Make Sure Dry Cows Are Ready For Next Lactation

With lush green pastures a result of plenty of rain in some parts this summer, it is important for producers to ensure that dry cows aren't overconditioned. Bob James, Extension Dairy Scientist at Viginia Cooperative Extension looks at ways producers can prevent cows from overfattening.
calendar icon 2 November 2009
clock icon 2 minute read

Letting dry cows become overfat can cause calving difficulties, with cows becoming prone to milk fever, displaced abomasums and ketosis. Mr James says that late lactations cows, those with dry periods exceeding 60 days are more likely to overcondition. By establishing a low group total mixed ration (TMR) with reduced concentrations of energy and protein, will reduce the chances of overconditioning and reduce feed costs.
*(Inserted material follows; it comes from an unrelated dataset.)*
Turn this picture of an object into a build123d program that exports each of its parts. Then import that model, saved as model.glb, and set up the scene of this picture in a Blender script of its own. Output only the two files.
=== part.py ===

Mr James says that the majority of dry cows require little concentrate supplementation, usually less than 3lb. per day. He recommends restricting access to lush pasture for dry cows by controlling grazing pressure, this will reduce the availability of pasture nutrients. If dry cows average a condition score of 3.5, producers should consider the use of a confinement feeding system where the energy intake can be controlled more closely.
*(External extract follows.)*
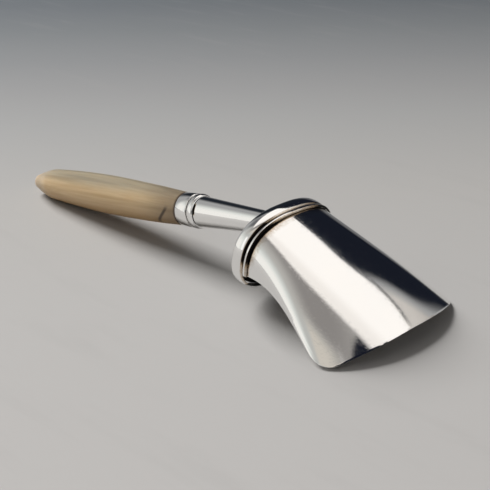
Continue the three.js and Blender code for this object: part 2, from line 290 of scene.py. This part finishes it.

Research at Illinois has shown that a single dry cow TMR can be successfully implemented. Guidelines for such systems include:
  • Formulate dry cow TMR’S using about 1/3 chopped straw, 1/3 corn silage and 1/3 from some other hay, silage and concentrate.
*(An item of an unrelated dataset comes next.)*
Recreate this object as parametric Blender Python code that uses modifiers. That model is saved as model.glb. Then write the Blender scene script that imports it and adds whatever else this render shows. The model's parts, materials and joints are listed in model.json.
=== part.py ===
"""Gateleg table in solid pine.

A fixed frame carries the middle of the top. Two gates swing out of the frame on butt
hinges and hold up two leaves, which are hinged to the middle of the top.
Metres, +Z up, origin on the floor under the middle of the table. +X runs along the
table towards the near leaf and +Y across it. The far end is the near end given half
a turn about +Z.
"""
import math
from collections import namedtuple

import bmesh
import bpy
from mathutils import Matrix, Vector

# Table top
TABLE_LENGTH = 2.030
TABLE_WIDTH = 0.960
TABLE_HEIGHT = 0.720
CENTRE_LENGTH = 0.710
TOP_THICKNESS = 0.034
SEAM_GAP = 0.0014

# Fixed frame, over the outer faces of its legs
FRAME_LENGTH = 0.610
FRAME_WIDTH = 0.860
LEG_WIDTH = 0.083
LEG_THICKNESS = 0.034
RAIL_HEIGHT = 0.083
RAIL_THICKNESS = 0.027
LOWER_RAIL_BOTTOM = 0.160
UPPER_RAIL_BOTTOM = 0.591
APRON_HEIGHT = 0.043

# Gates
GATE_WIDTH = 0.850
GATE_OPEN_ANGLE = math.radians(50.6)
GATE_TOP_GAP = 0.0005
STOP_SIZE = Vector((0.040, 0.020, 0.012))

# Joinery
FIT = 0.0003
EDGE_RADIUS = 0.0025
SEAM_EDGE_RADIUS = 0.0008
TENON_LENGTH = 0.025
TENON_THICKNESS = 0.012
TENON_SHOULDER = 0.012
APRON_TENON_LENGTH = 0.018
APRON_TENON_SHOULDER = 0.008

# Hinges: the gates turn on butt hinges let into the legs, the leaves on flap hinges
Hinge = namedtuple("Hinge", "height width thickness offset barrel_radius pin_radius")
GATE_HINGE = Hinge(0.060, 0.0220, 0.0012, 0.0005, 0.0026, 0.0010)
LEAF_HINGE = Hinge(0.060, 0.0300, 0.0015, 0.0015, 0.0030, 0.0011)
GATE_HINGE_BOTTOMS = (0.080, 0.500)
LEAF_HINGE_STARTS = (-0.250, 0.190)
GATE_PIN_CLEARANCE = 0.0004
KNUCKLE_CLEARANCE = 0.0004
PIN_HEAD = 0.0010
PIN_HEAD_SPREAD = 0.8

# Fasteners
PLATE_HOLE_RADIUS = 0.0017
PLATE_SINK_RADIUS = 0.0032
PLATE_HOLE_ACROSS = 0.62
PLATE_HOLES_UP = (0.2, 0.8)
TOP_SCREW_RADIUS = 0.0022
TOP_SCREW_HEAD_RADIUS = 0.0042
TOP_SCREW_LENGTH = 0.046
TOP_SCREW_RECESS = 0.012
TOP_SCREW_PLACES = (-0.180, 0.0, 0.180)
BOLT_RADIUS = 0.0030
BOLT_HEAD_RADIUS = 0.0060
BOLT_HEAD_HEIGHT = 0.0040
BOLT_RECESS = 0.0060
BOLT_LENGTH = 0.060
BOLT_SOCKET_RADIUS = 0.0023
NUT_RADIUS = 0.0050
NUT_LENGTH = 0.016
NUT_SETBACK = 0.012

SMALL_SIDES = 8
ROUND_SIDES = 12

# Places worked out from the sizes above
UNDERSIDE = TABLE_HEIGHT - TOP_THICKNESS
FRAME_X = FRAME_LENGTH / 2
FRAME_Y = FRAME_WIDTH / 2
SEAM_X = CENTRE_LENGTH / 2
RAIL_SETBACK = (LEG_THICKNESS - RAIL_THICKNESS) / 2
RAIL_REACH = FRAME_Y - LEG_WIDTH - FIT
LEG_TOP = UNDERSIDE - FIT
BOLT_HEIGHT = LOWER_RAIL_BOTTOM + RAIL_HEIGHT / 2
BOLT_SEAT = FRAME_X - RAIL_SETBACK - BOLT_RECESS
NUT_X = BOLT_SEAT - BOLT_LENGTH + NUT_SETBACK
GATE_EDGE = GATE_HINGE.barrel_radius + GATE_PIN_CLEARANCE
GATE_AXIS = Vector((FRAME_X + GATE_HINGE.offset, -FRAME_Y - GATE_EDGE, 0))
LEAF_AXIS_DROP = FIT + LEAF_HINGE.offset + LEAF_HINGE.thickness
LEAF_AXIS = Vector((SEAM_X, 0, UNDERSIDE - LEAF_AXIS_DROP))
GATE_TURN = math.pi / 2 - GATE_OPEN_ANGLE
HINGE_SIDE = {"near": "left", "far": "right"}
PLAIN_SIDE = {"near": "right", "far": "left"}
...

  • Dry matter intake goals are 25 to 27 lb. / cow / day.

  • Energy density of .59 to .63 Mcal Net Energy/lb. of dry matter

  • Protein content of 12 – 15 per cent providing about 1,000g/day of metabolisable protein.

  • Starch content of 12 – 16 per cent

  • Neutral Detergent Fibre from forage should be between 40 to 50 per cent of dry matter intake.

  • Total ration dry matter content should be no greater than 55 per cent. If it is higher, cows will tend to sort out the more fibrous parts of the diet.

  • Mineral supplementation - 0.4 per cent magnesium, 0.35 -0.40 per cent sulphur, 0.27 - 0.35 per cent phosphate, 0.5 - 0.6 per cent calcium and potassium as low as is practically possible. Provide at least 1,000 IU of Vitamin E daily.

A goal of all dry cow feeding systems is consistency. Make sure that straw is chopped to a length of 2” and that the TMR is thoroughly mixed. Make sure that bunk space is adequate and that feed is available for 20 hrs/day. Avoid the use of moldy hay or straw or small grain silages harvested in the “boot” stage. Hay crops heavily contaminated with soil must be avoided as the iron in soil will interfere with absorption of other minerals and predispose cows to metabolic disease.